Boris and Natasha. “What makes the characters loveable is a naivete,” said actress Sally Kellerman who played Natasha Fatale and served as associate producer on the 1992 live action film Boris and Natasha (with her husband Jonathan D. Crane as producer) in the Daily News April 12, 1992. “The challenge was to make it so the people who loved the cartoon would recognize the things they love about it and those who didn’t know about the cartoon would like it.”

“They are kind of moronic. That’s my theory I am espousing these days. Audiences love stupid comedy characters,” said actor Dave Thomas who played Boris Badenov. “It gives them someone to feel superior to and they are not threatened by them. They can relax and laugh at them.”


Don Bluth. In L.A. Daily News April 2, 1992, animator and producer Don Bluth said, “I am very glad I left (Disney). It was the right thing to do and I think we were part of getting Disney to wake up. They were not going to keep sleeping while we made An American Tail (1986) and The Land Before Time (1988)and be reduced to Number Two.

“The competition that has happened is what has caused them to get good. I try to remember that it’s the grain of sand that irritates the oyster and makes the pearl. We’ve been enough of an irritant to them that it’s caused them to work very hard to make something fine.

“I’m very thrilled by Disney’s Beauty and the Beast (1991). It’s a triumph not just for the Disney Studio…but it’s a triumph for the whole industry. We have created enough interest in animation by making good pictures that the audience is responding in such a way and that the academy is finally recognizing a feature length animated piece (with a Best Picture Oscar nomination).

“Animators were never paid very much. They had trouble making ends meet and now, the demand for animators is so great that they can almost name their price. The danger, of course, is if a studio jumps into animation and they really aren’t heart-and-soul ready prepared to do it. If they aren’t passionate about it, they’ll make a faux pas of it and the picture probably won’t grab and audience.”

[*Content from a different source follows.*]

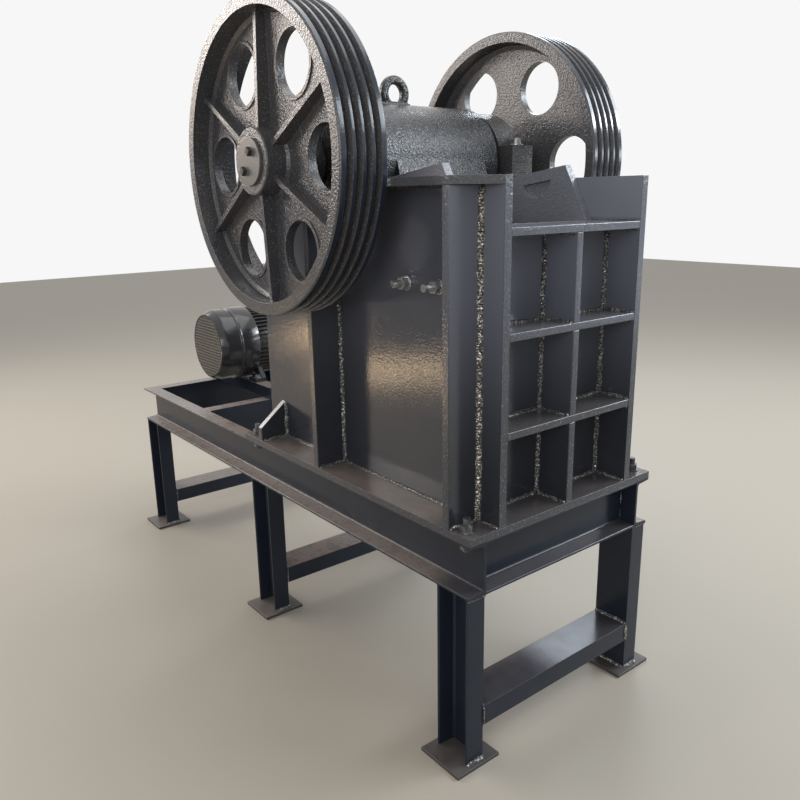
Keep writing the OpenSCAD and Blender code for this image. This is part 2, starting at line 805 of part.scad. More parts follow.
// The shaft: thick in the barrel, stepped down to its bearings and to the flywheels.
module eccentric_shaft() {
    core = barrel_len / 2 + 3;
    seat = collar_y;
    color(bright) placed() translate([-shaft_x, 0, shaft_z]) turned_y([
        [0, -hub_face + 1], [shaft_hub_r, -hub_face + 1], [shaft_hub_r, -hub_in],
        [shaft_bearing_r - run_gap, -hub_in], [shaft_bearing_r - run_gap, -seat],
        [shaft_bearing_r + 9, -seat], [shaft_bearing_r + 9, -core],
        [shaft_core_r - run_gap, -core], [shaft_core_r - run_gap, core],
        [shaft_bearing_r + 9, core], [shaft_bearing_r + 9, seat],
        [shaft_bearing_r - run_gap, seat], [shaft_bearing_r - run_gap, hub_in],
        [shaft_hub_r, hub_in], [shaft_hub_r, hub_face - 1], [0, hub_face - 1]
    ]);
}

// A flywheel: grooved rim, web, hub, and on the outer side lipped windows and spoke ribs.
module flywheel(s) {
    root = wheel_r - rim_t;
    color(cast) placed() translate([-shaft_x, 0, shaft_z]) on_side(s) {
        difference() {
            union() {
                turned_y(concat(
                    [[shaft_hub_r, hub_in], [hub_r, hub_in], [hub_r + 4, web_in - 8],
                     [hub_r + 12, web_in], [root - 14, web_in], [root, web_in - 10],
                     [root + 3, wheel_in], [wheel_r - 4, wheel_in],
                     [wheel_r, wheel_in + 4]],
                    groove_points(wheel_r),
                    [[wheel_r, wheel_out - 4], [wheel_r - 4, wheel_out],
                     [root, wheel_out], [root - 2, web_out + 8], [root - 12, web_out],
                     [hub_r + 10, web_out], [hub_r + 2, web_out + 8],
                     [hub_r, hub_face - 3], [hub_r - 3, hub_face],
                     [shaft_hub_r, hub_face]]
                ), 128);
                for (i = [0:window_n - 1]) rotate([0, i * 360 / window_n, 0])
                    translate([window_pitch, 0, 0])
                        bar_y(window_r + lip_w, -web_out - lip_h, -web_out + 1, 64);
            }
            for (i = [0:window_n - 1]) rotate([0, i * 360 / window_n, 0])
                translate([window_pitch, 0, 0])
                    bar_y(window_r, -wheel_out, -wheel_in, 64);
        }
        for (i = [0:window_n - 1]) rotate([0, (i + 0.5) * 360 / window_n, 0])
            translate([0, 0, -spoke_t / 2]) linear_extrude(spoke_t) polygon([
                [hub_r - 6, -web_out + 1], [hub_r - 6, -web_out - spoke_hub_d],
                [root + 2, -web_out - spoke_rim_d], [root + 2, -web_out + 1]
            ]);
    }
}

// The cap discs on the shaft's ends, each held by two square-headed bolts.
module hub_caps() {
    head = 18;
    color(bright) placed() translate([-shaft_x, 0, shaft_z]) for (s = [-1, 1]) on_side(s) {
        bar_y(cap_r, -hub_face - cap_t, -hub_face, 64);
        for (k = [-1, 1]) rotate([0, -54, 0]) translate([k * 30, -hub_face - cap_t - 6, 0])
            cube([head, 14, head], center = true);
    }
}

// The moving jaw casting: barrel, leaning front slab with a raised pad above the jaw plate,
// three rear ribs, a low pad under the lifting eye, and a foot with the toggle seat and the
// tension rod's pin.
module moving_jaw() {
    lean = tan(jaw_angle);
    top_z = shaft_z - 50;
    top_x = jaw_foot_x - (top_z - jaw_foot) * lean;
    slab = 55;
    rib = 30;
    slab_taper = 150;
    rib_top = [40, 100];
    rib_knee = [50, 190];
    rib_heel = [20, 45];
    half = jaw_body_w / 2;
    pad_top = (shaft_z - jaw_foot) / cos(jaw_angle);
    eye_foot_y = sqrt(eye_r * eye_r - pow(eye_seat_z - shaft_z - barrel_r - eye_h, 2)) + eye_foot;
    color(cast) placed() difference() {
        union() {
            translate([-shaft_x, 0, shaft_z]) turned_y([
                [0, -barrel_len / 2], [barrel_r - 8, -barrel_len / 2],
                [barrel_r, -barrel_len / 2 + 8], [barrel_r, barrel_len / 2 - 8],
                [barrel_r - 8, barrel_len / 2], [0, barrel_len / 2]
            ]);
            plate_xz(-half, jaw_body_w) polygon([
                [jaw_foot_x, jaw_foot], [top_x, top_z], [top_x - slab - 40, top_z],
                [jaw_foot_x - slab, jaw_foot + slab_taper], [jaw_foot_x - slab, jaw_foot]
            ]);
            translate([jaw_foot_x, 0, jaw_foot]) rotate([0, -jaw_angle, 0])
                translate([-slab / 2, -pad_w / 2, jaw_len + 6])
                    cube([slab / 2 + pad_t, pad_w, pad_top - jaw_len - 6]);
            for (y = [6 - half, -rib / 2, half - rib - 6])
                plate_xz(y, rib) polygon([
                    [jaw_foot_x - slab + 8, toggle_z - 36], [top_x - slab + 8, top_z - 8],
                    [-shaft_x - barrel_r + rib_top[0], shaft_z - rib_top[1]],
                    [toggle_front_x - rib_knee[0], toggle_z + rib_knee[1]],
                    [toggle_front_x - rib_heel[0], toggle_z + rib_heel[1]],
                    [toggle_front_x + 10, toggle_z + 30], [toggle_front_x + 10, toggle_z - 36]
                ]);
            plate_xz(3 - half, jaw_body_w - 6) polygon([
                [jaw_foot_x - slab + 12, toggle_z - 44],
                [jaw_foot_x - slab - 20, toggle_z + 56],
                [toggle_front_x + 3, toggle_z + 56], [toggle_front_x + 3, toggle_z - 38]
            ]);
            for (y = [-38, 18]) plate_xz(y, 20) polygon([
                [jaw_foot_x - slab + 16, jaw_foot + 6], [jaw_foot_x - slab - 10, toggle_z],
                [toggle_front_x + 20, toggle_z - 30], [toggle_front_x + 4, jaw_foot + 44],
                [toggle_front_x + 4, jaw_foot + 6]
            ]);
            translate([toggle_front_x + 30, 0, rod_z]) bar_y(pin_r, -44, 44, 48);
            translate([
                -shaft_x - eye_t / 2 - eye_foot, -eye_y - eye_foot_y, eye_seat_z - barrel_r / 8
            ])
                cube([eye_t + 2 * eye_foot, 2 * eye_foot_y, barrel_r / 8]);
        }
        translate([-shaft_x, 0, shaft_z]) bar_y(shaft_core_r, -half_w, half_w, 96);
        translate([toggle_front_x, 0, toggle_z])
            bar_y(toggle_t / 2 + seat_gap, -half_w, half_w, 48);
    }
}

// The moving jaw plate lies on the casting's leaning front, teeth forwards.
module moving_jaw_plate() {
    color(cast) placed() translate([jaw_foot_x, 0, jaw_foot]) rotate([0, -jaw_angle, 0])
        translate([plate_gap, 0, 0]) mirror([1, 0, 0]) linear_extrude(jaw_len)
            tooth_row(jaw_half, jaw_base, tooth_pitch, tooth_n);
}

// The lifting eye on top of the barrel: a thick ring that faces forwards, with rounded edges
// and a flat foot.
module lifting_eye() {
    ring = [(eye_r - eye_hole_r) / 2, eye_t / 2];
    core = ring - [eye_soft, eye_soft];
    soft_cut = eye_soft * sqrt(0.5);
    color(cast) placed() intersection() {
        translate([-shaft_x, -eye_y, shaft_z + barrel_r + eye_h]) rotate([0, 90, 0])
            rotate_extrude($fn = 96) translate([eye_hole_r + ring[0], 0]) polygon([
                for (side = [[1, 1, 0], [-1, 1, 1], [-1, -1, 0], [1, -1, 1]], k = [0:2])
                    let (turn = side[2] > 0 ? 2 - k : k)
                        [side[0] * (core[0] + [eye_soft, soft_cut, 0][turn]),
                         side[1] * (core[1] + [0, soft_cut, eye_soft][turn])]
            ]);
        translate([-shaft_x - eye_t, -eye_y - 2 * eye_r, eye_seat_z])
            cube([2 * eye_t, 4 * eye_r, 4 * eye_r]);
    }
}

base_plate();
side_plate(-1);  // side_plate_right
side_plate(1);  // side_plate_left
front_wall();
front_shelves();
front_center_ribs();
rear_wall();
stiffeners(-1);  // stiffeners_right
stiffeners(1);  // stiffeners_left
top_flange(-1);  // top_flange_right
top_flange(1);  // top_flange_left
bearing_housing(-1);  // bearing_housing_right
bearing_housing(1);  // bearing_housing_left
bearing_cap(-1);  // bearing_cap_right
bearing_cap(1);  // bearing_cap_left
bearing_bolts();
fixed_jaw_plate();
cheek_plate(-1);  // cheek_plate_right
cheek_plate(1);  // cheek_plate_left
cheek_bolts();
toggle_block();
toggle_plate();
tension_rod();
tension_spring();
hold_down_bolts();
skid_beam(-1);  // skid_beam_right
skid_beam(1);  // skid_beam_left
skid_cross_members();
legs();
foot_plates();
leg_ties();
motor_rails();
motor_body();
motor_fan_cowl();
motor_end_shield();
motor_terminal_box();
motor_shaft();
motor_pulley();
eccentric_shaft();
flywheel(-1);  // flywheel_right
flywheel(1);  // flywheel_left
hub_caps();
moving_jaw();
moving_jaw_plate();
lifting_eye();
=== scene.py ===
"""Looks of a jaw crusher on a welded skid with legs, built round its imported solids.

Everything is in metres in the row frame: +X towards the ribbed front wall, +Y towards the
motor's drive end, +Z up. New pieces are worked out in millimetres in the crusher's own
frame, where x = 0 is the front edge of the base plate and z = 0 its top face, and
Place.row() brings them over. The near side is the one at -Y.
"""

import logging
import math
from collections.abc import Sequence
from dataclasses import dataclass, field
from enum import Enum
from typing import ClassVar

import bpy
import numpy as np
from mathutils import Matrix, Vector


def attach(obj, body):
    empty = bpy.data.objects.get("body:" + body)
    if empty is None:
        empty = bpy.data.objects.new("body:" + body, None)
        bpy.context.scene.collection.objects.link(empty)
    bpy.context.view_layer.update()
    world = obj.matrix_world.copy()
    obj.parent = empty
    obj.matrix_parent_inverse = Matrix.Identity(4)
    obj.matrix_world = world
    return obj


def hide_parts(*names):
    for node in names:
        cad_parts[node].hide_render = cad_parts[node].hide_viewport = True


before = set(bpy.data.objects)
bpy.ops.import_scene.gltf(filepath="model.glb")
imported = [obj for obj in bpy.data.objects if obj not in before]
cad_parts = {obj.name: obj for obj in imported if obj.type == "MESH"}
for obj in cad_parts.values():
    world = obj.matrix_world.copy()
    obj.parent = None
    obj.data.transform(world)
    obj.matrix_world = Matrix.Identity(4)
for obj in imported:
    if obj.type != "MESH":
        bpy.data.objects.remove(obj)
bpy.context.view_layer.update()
LOG = logging.getLogger("jaw_crusher")

Colour = tuple[float, float, float]
Point = tuple[float, float, float]
Span = tuple[float, float]
Socket = bpy.types.NodeSocket

WHITE: Colour = (1.0, 1.0, 1.0)

# Directions of weld beads on the near half of the machine.
FORWARD, BACK = (1, 0, 0), (-1, 0, 0)
OUT, INWARD = (0, -1, 0), (0, 1, 0)
UP, DOWN = (0, 0, 1), (0, 0, -1)


class Slot(Enum):
    """The material slots."""

    ENAMEL = "enamel"
    CAST = "cast_enamel"
    MOTOR = "motor_enamel"
    MANGANESE = "manganese_steel"
    MACHINED = "machined_steel"
    FASTENER = "fastener"


class Axis(Enum):
    """A direction of the row frame, by its place in a vector."""

    X = 0
    Y = 1
    Z = 2


class Place:
    """Where the crusher's own frame sits in the row frame, and two axes along Y in it."""

    SHIFT_MM = np.array([1076.5, 0.0, 661.0])
    SHAFT_MM = np.array([-682.0, 0.0, 903.5])
    MOTOR_MM = np.array([-1869.0, 0.0, 190.0])

    @classmethod
    def row(cls, points_mm: Sequence[float] | np.ndarray) -> np.ndarray:
        """Points in millimetres of the crusher's frame, as metres in the row frame."""
        return (np.asarray(points_mm, float) + cls.SHIFT_MM) / 1000.0


def linked(name: str, data: bpy.types.ID) -> bpy.types.Object:
    """A new object of that mesh, lamp or camera, linked into the scene at the origin."""
    made = bpy.data.objects.new(name, data)
    bpy.context.scene.collection.objects.link(made)
    return made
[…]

Fish Police. David Kirschner, president of Hanna-Barbera Productions that developed a prime time animated series called Fish Police (1992), told the Los Angeles Times February 28, 1992 about pitching the series to CBS Entertainment President Jeff Sagansky in 1991: “What happened as we presented the series to him, he’s laughing and hitting his knee and he said, ‘Just do it! Just do it! How fast can you have a script?’ We turned it around very quickly and brought it back and he said, ‘How fast can you have a pilot?’ I explained the process to him, which I’ve done almost every week since. Every time we have to go through it again and again.”

8 Comments

  • One of the more livelier animators at the Mouse Factory

  • I remember on third segment of The Simpsons Treehouse of Horror episode 3 “Dial “Z” for Zombie” where Bart and Lisa was trying to resurrect the body of their deceased cat Snowball II. In the opening to the scene shows the entryway of the Springfield Pet Cemetery and during the scene you see three tombstones on was marked Family Dog, the second Capital Critters and the third. Fish Police. Those were the three prime time animated series that tried to challenge The Simpsons and failed.

    • I remember Burger King offering “Capitol Critter” happy meal toys after the show was already off the air.

  • The fellow who runs the Stripper’s Guide website, which is devoted to comic strip history, has often shown extracts from the Junior Times, and in fact showed one earlier this week, drawn by an artist he was profiling. Contact him; I think he has done a lot of microfilm research, and may have Moore material.

  • In Steve Moncuse’s “Fish Police” comic book on which that show was based, Inspector Gil was modeled on Mick Belker, the aggressive “Hill Street Blues” detective. In the cartoon, he was changed into more of a ’40s gumshoe (voice by John Ritter).

    • And the character Catfish looked like the comics’ Gil.

  • Hey Jim! I’ve posted several of Fred’s Junior Times covers on my blog Blackwing Diaries, starting back in 2006. There are quite a few posts about him there. I originally discovered the Junior Times things he did by laboriously soinning through LA Times microfiche at the library downtown. The Junior Times was a weekly kids’ supplement to the Sunday paper.

    • Many thanks! I will go revisit your site this week. Devon Baxter also let me know that Mark Kausler on his blog has been posting some of Moore’s early work as well. Maybe it is time for YOU to write a book about the early Fred Moore with this artwork. You certainly are an articulate writer, a knowledgeable artist who could offer some great perspective on his work and definitely have a passion for Fred Moore.